While protective custody is not solitary confinement, it certainly has a number of similarities. A small cell, limited interaction with other prisoners, and minimal time spent outside the cell are qualities that both protective custody and solitary confinement share. For supporters of Hernandez, this is particularly concerning considering Massachusetts is constantly scrutinized for their solitary confinement practices. Namely, Massachusetts and Arkansas are the only two states which allow state prisoners to live in solitary confinement for up to ten years for disciplinary infractions. Granted the differences between solitary confinement and protective custody are important, it is their similarities that have garnered the concern of the American Civil Liberties Union. The ACLU complaint reads:
Prison officials sometimes justify solitary confinement as necessary to separate vulnerable prisoners, such as juveniles and the elderly, or high-profile prisoners, like Hernandez, from the general population. But this "protection" comes at an unnecessarily high cost. Isolation is particularly devastating for vulnerable populations . . . . The harms of protective custody are so well known that the Prison Rape Elimination Act regulations that the Department of Justice requires mandate that adult facilities make their "best efforts" to avoid placing youthful detainees in isolation. And, for the cognitively disabled or those with severe mental illness — who frequently make up the majority of those living in solitary confinement — extreme isolation can exacerbate their condition and can result in significant deterioration.
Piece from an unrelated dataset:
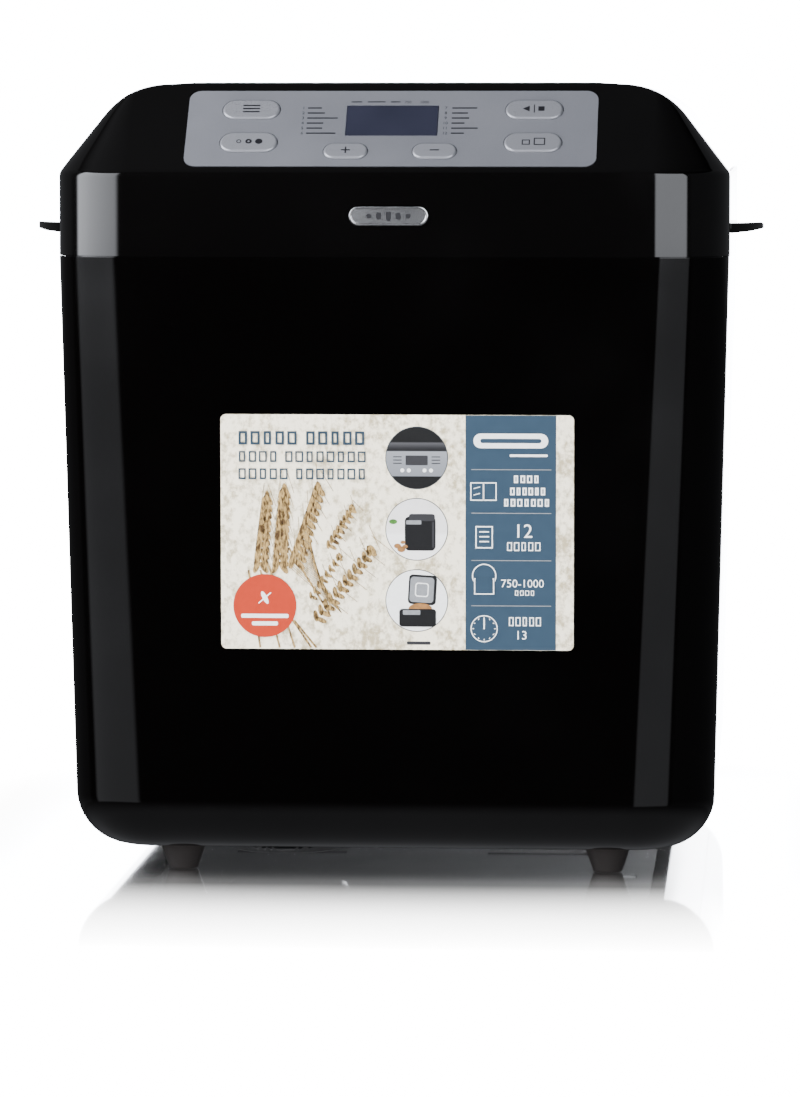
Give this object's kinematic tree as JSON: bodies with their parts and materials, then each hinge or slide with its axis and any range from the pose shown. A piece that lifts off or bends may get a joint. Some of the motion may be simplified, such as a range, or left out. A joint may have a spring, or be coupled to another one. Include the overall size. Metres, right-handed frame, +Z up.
{
  "type": "bread machine",
  "caption": "Countertop bread machine: glossy casing with sloping push-button panel, rear-hinged windowed lid, oven, belt drive, lift-out pan and paddle.",
  "frame": {"origin": "on the table surface, under the middle of the whole machine", "axes": "+Z up; the front with the control panel faces -Y; +X is the right-hand side seen from the front"},
  "size_m": [0.2748, 0.332, 0.296],
  "materials": {
    "gloss_black": "high gloss moulded",
    "matt_black": "fine spark texture",
    "silver_fascia": "satin silver film",
    "silver_key": "satin silver, soft edges",
    "display_window": "dark tinted window",
    "display_frame": "matt",
    "label_film": "printed film",
    "bright_emblem": "bright",
    "foot_rubber": "matt rubber",
    "smoked_pane": "smoked, glossy",
    "clear_glass": "clear",
    "liner_aluminium": "pressed sheet, satin",
    "silicone": "soft matt",
    "oven_steel": "aluminised sheet",
    "zinc_steel": "zinc plated",
    "heater_sheath": "dull, heat darkened",
    "ceramic": "unglazed",
    "cast_aluminium": "as cast",
    "bronze": "sintered",
    "belt_rubber": "moulded rubber",
    "lamination_steel": "varnished stack",
    "copper_wire": "enamelled",
    "white_plastic": "moulded",
    "circuit_board": "laminate",
    "nonstick_coating": "speckled dark coating"
  },
  "bodies": {
    "housing": {"lower_casing": "gloss_black", "top_housing": "gloss_black", "left_grip": "gloss_black", "right_grip": "gloss_black", "base_plate": "matt_black", "hinge_cover": "matt_black", "cord_gland": "matt_black", "base_screws": "zinc_steel", "front_label": "label_film", "emblem": "bright_emblem", "front_left_foot": "foot_rubber", "front_right_foot": "foot_rubber", "rear_left_foot": "foot_rubber", "rear_right_foot": "foot_rubber", "hinge_bracket": "zinc_steel", "hinge_pin": "zinc_steel", "control_fascia": "silver_fascia", "display_lens": "display_window", "display_module": "display_frame", "control_board": "circuit_board", "oven_chamber": "oven_steel", "heating_element": "heater_sheath", "heater_insulators": "ceramic", "temperature_sensors": "zinc_steel", "pan_seat": "cast_aluminium", "drive_bearing": "bronze", "chassis_plate": "zinc_steel", "standoffs": "zinc_steel", "drive_belt": "belt_rubber", "motor_stator": "lamination_steel", "motor_windings": "copper_wire", "motor_lower_bracket": "cast_aluminium", "motor_upper_bracket": "cast_aluminium", "run_capacitor": "white_plastic", "power_board": "circuit_board", "heat_shield": "oven_steel"},
    "lid": {"lid_shell": "gloss_black", "lid_window": "smoked_pane", "lid_glass": "clear_glass", "lid_inner_plate": "liner_aluminium", "lid_seal": "silicone", "lid_hinge_arm": "matt_black"},
    "pan": {"bread_pan": "nonstick_coating", "pan_base_ring": "cast_aluminium", "pan_bush": "bronze"},
    "handle": {"pan_handle": "zinc_steel"},
    "paddle": {"pan_shaft": "zinc_steel", "kneading_paddle": "nonstick_coating"},
    "drive": {"drive_shaft": "zinc_steel", "drive_pulley": "white_plastic", "drive_dog": "cast_aluminium"},
    "rotor": {"motor_rotor": "lamination_steel", "motor_pulley": "cast_aluminium"},
    "menu_key": {"menu_button": "silver_key"},
    "color_key": {"color_button": "silver_key"},
    "plus_key": {"plus_button": "silver_key"},
    "minus_key": {"minus_button": "silver_key"},
    "start_key": {"start_button": "silver_key"},
    "size_key": {"size_button": "silver_key"}
  },
  "joints": [
    {"name": "lid_hinge", "type": "hinge", "parent": "housing", "child": "lid", "pos_m": [0, 0.158, 0.2715], "axis": [-1, 0, 0], "range_deg": [0, 100]},
    {"name": "rotor_spin", "type": "hinge", "parent": "housing", "child": "rotor", "pos_m": [-0.042, -0.116, 0.08], "axis": [0, 0, 1], "continuous": true},
    {"name": "drive_spin", "type": "hinge", "parent": "housing", "child": "drive", "pos_m": [0, 0.046, 0.05], "axis": [0, 0, 1], "continuous": true},
    {"name": "pan_twist", "type": "hinge", "parent": "housing", "child": "pan", "pos_m": [0, 0.046, 0.096], "axis": [0, 0, 1], "range_deg": [0, 12]},
    {"name": "paddle_spin", "type": "hinge", "parent": "pan", "child": "paddle", "pos_m": [0, 0.046, 0.1], "axis": [0, 0, 1], "continuous": true},
    {"name": "handle_lift", "type": "hinge", "parent": "pan", "child": "handle", "pos_m": [0, 0.046, 0.233], "axis": [1, 0, 0], "range_deg": [0, 30]},
    {"name": "menu_press", "type": "slide", "parent": "housing", "child": "menu_key", "axis": [0, 0.7071, -0.7071], "range_m": [0, 0.0008], "stiffness_N_per_m": 800, "springref_m": -0.0005},
    {"name": "color_press", "type": "slide", "parent": "housing", "child": "color_key", "axis": [0, 0.7071, -0.7071], "range_m": [0, 0.0008], "stiffness_N_per_m": 800, "springref_m": -0.0005},
    {"name": "plus_press", "type": "slide", "parent": "housing", "child": "plus_key", "axis": [0, 0.7071, -0.7071], "range_m": [0, 0.0008], "stiffness_N_per_m": 800, "springref_m": -0.0005},
    {"name": "minus_press", "type": "slide", "parent": "housing", "child": "minus_key", "axis": [0, 0.7071, -0.7071], "range_m": [0, 0.0008], "stiffness_N_per_m": 800, "springref_m": -0.0005},
    {"name": "start_press", "type": "slide", "parent": "housing", "child": "start_key", "axis": [0, 0.7071, -0.7071], "range_m": [0, 0.0008], "stiffness_N_per_m": 800, "springref_m": -0.0005},
    {"name": "size_press", "type": "slide", "parent": "housing", "child": "size_key", "axis": [0, 0.7071, -0.7071], "range_m": [0, 0.0008], "stiffness_N_per_m": 800, "springref_m": -0.0005}
  ],
  "couplings": [
    {"joint": "drive_spin", "follows": "rotor_spin", "ratio": 0.16667},
    {"joint": "paddle_spin", "follows": "rotor_spin", "ratio": 0.16667}
  ]
}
Studies on extreme isolation have found that prisoners can suffer irreversible effects, including depression and extreme hallucinations. If these studies prove to be true, can three hours a day of limited interaction really be expected to counteract the harmful effects of extreme isolation?
As concerned as the ACLU may be for the well-being of Aaron Hernandez, prison officials have a duty to provide safety for their prisoners.[3] Prisons have been held liable for the injury or death of prisoners when the prison failed to properly segregate prisoners for safety purposes (i.e. isolating sick and violent offenders from lower-level offenders). For example, in Matsker v. Herr, a Seventh Circuit case, the court held that prison officials have an Eighth Amendment duty to protect prisoners upon learning about the likelihood of an attack.[4] To complement this notion of protection, 127 M.G.L.A. § 32 states that the superintendents of prisons shall treat prisoners with “the kindness which their obedience, industry, and good conduct merit.” For Aaron Hernandez, a “model prisoner,” this would suggest that he is not only entitled to the protection he needs, but also to a healthy living situation.[5]
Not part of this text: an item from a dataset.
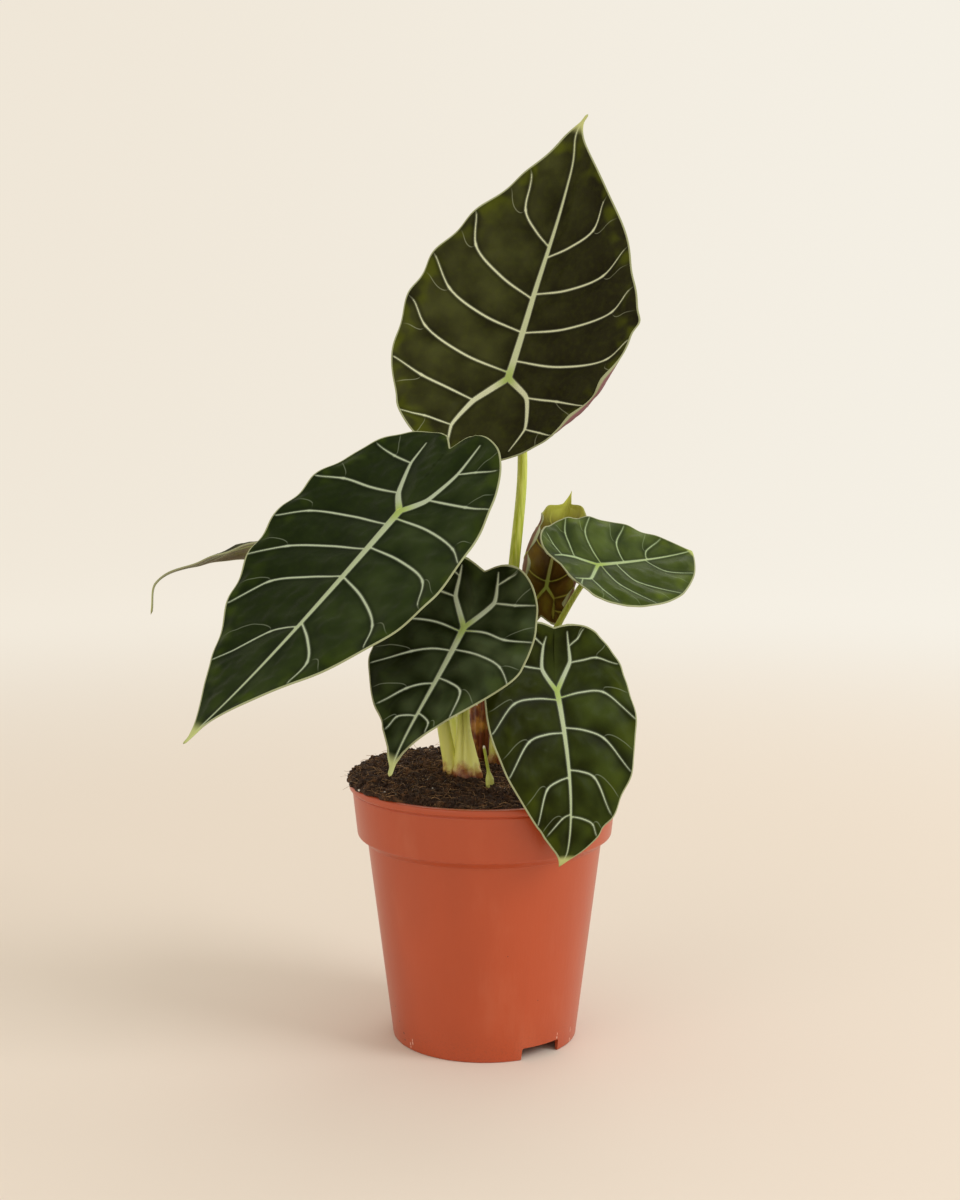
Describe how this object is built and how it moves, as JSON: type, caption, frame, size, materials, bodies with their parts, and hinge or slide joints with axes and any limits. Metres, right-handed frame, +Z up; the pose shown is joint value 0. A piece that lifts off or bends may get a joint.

Protective custody is a unique situation for prisons. Aaron Hernandez is by all means a high-profile prisoner. In a summer rife with newsworthy criminal cases (see George Zimmerman, James "Whitey" Bulger, Jodi Arias, and Dzhokar Tsarnaev), Hernandez’s name dominated news and sports outlets for well over a month. How is a prison supposed to balance the scrutiny of solitary confinement with the danger posed to a recognizable face? Sheriff Hodgson stands by his principles, even as two legislators in Massachusetts have proposed a bill to severely limit the current solitary confinement policies in their state. As Aaron Hernandez ponders his future from within protective custody, criminal law scholars must consider the safety risks posed to those prisoners we are trying to protect.
Calen Weiss
Articles Editor, Criminal Law Brief
[1] James E. Robertson, The Constitution in Protective Custody: An Analysis of the Rights of Protective Custody Inmates, 56 U. Cin. L. Rev. 91, 91 (1987).
[2] See Robertson, infra note 5 at 96.
[3]See Robertson, infra note 5, at 103.
[4] 748 F.2d 1142 (7th Cir. 1984).
[5] This kindness standard was extended to protective custody prisoners in Blaney v. Commissioner of Correction, 372 N.E.2d 770 (1978).